Lie down with dogs, get up with fleas
December 29, 2012
Brian Singh has a post over on GreenBook that gives us his take on a recent conference where a group of venture capitalists shared their views on the investment opportunities in MR as it grapples with its future. I didn’t find most of what Brian reported to be surprising; it’s pretty much the standard stuff we are used to hearing about the “transformation of market research.”
But the last part of Brian’s post really struck a chord with me. He calls it “the creep factor.” I would call it the dark side of big data, and at the moment it’s mostly playing out with mobile. At the heart of it is the assembly of massive amounts of personal data on all of us, too much of which is collected by offering some attractive service for free (often discounts on popular consumer produces) as a sort of head fake when the underlying business model is to amass large amounts of data on individual users and then monetize it via direct marketing. To stay out of jail these services offer up long terms of use and privacy policies that they know the vast majority of us never read.
For people like me, who grew up and then old in the research profession, this weird twist on caveat emptor is at the heart of our misgivings about much of the NewMR. Respect for respondents or participants or research subjects or whatever you want to call them was always at the center of everything we did. That quaint notion is rapidly going the way of the landline telephone.

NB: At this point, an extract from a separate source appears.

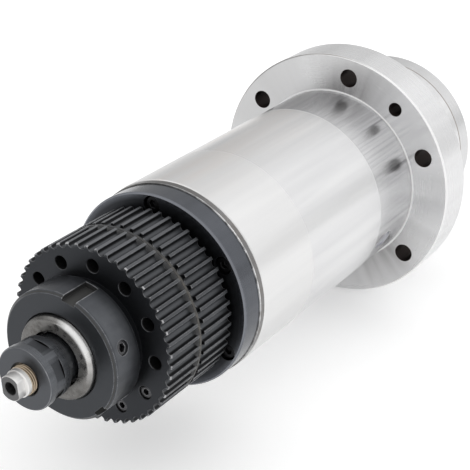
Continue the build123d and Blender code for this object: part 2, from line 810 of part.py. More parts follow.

I am not so naïve that I don’t understand the need for MR companies to evolve in response to new technologies, new modes of social interaction, and an increasingly competitive marketplace. My hope is that we can do so without betraying what I consider to be an essential part of the ethical foundation of the research profession. Pete Cape once said, “We have allowed this industry to be taken over by venture capitalists and technology geeks.” I hope he’s wrong.